--- START ---

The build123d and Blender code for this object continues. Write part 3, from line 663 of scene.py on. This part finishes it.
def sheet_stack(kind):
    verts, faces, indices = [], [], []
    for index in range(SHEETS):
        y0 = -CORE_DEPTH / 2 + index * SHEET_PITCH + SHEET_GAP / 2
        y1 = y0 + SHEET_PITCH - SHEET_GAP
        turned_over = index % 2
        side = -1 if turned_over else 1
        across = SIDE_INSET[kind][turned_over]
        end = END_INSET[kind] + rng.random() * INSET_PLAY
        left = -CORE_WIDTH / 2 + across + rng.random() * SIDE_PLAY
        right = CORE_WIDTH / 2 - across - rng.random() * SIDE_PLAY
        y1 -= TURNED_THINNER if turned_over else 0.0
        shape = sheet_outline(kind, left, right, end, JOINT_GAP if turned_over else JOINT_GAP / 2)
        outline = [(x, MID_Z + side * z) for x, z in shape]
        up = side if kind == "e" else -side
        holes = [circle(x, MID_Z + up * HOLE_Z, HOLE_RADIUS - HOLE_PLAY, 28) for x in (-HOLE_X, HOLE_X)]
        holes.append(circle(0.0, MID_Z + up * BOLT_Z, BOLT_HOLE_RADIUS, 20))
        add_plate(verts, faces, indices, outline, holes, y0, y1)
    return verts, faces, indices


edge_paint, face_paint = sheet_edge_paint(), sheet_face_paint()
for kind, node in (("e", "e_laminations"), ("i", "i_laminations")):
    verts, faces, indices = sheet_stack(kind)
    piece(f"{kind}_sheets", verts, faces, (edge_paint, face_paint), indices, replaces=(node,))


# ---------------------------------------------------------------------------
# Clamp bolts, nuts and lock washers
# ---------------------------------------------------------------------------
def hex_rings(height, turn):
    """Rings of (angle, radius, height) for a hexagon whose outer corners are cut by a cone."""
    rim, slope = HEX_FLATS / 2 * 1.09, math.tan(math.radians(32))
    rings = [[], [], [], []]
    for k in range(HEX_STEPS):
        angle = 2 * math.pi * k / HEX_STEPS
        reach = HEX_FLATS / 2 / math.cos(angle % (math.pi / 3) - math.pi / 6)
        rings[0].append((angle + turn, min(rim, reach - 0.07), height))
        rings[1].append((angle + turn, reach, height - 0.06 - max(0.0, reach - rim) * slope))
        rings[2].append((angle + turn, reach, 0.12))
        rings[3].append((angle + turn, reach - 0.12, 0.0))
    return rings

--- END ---

# [PROBLEM REQUIREMENTS]
Write out the whole listing exactly.

# [SOLVED PROBLEM]
The build123d and Blender code for this object continues. Write part 3, from line 663 of scene.py on. This part finishes it.
def sheet_stack(kind):
    verts, faces, indices = [], [], []
    for index in range(SHEETS):
        y0 = -CORE_DEPTH / 2 + index * SHEET_PITCH + SHEET_GAP / 2
        y1 = y0 + SHEET_PITCH - SHEET_GAP
        turned_over = index % 2
        side = -1 if turned_over else 1
        across = SIDE_INSET[kind][turned_over]
        end = END_INSET[kind] + rng.random() * INSET_PLAY
        left = -CORE_WIDTH / 2 + across + rng.random() * SIDE_PLAY
        right = CORE_WIDTH / 2 - across - rng.random() * SIDE_PLAY
        y1 -= TURNED_THINNER if turned_over else 0.0
        shape = sheet_outline(kind, left, right, end, JOINT_GAP if turned_over else JOINT_GAP / 2)
        outline = [(x, MID_Z + side * z) for x, z in shape]
        up = side if kind == "e" else -side
        holes = [circle(x, MID_Z + up * HOLE_Z, HOLE_RADIUS - HOLE_PLAY, 28) for x in (-HOLE_X, HOLE_X)]
        holes.append(circle(0.0, MID_Z + up * BOLT_Z, BOLT_HOLE_RADIUS, 20))
        add_plate(verts, faces, indices, outline, holes, y0, y1)
    return verts, faces, indices


edge_paint, face_paint = sheet_edge_paint(), sheet_face_paint()
for kind, node in (("e", "e_laminations"), ("i", "i_laminations")):
    verts, faces, indices = sheet_stack(kind)
    piece(f"{kind}_sheets", verts, faces, (edge_paint, face_paint), indices, replaces=(node,))


# ---------------------------------------------------------------------------
# Clamp bolts, nuts and lock washers
# ---------------------------------------------------------------------------
def hex_rings(height, turn):
    """Rings of (angle, radius, height) for a hexagon whose outer corners are cut by a cone."""
    rim, slope = HEX_FLATS / 2 * 1.09, math.tan(math.radians(32))
    rings = [[], [], [], []]
    for k in range(HEX_STEPS):
        angle = 2 * math.pi * k / HEX_STEPS
        reach = HEX_FLATS / 2 / math.cos(angle % (math.pi / 3) - math.pi / 6)
        rings[0].append((angle + turn, min(rim, reach - 0.07), height))
        rings[1].append((angle + turn, reach, height - 0.06 - max(0.0, reach - rim) * slope))
        rings[2].append((angle + turn, reach, 0.12))
        rings[3].append((angle + turn, reach - 0.12, 0.0))
    return rings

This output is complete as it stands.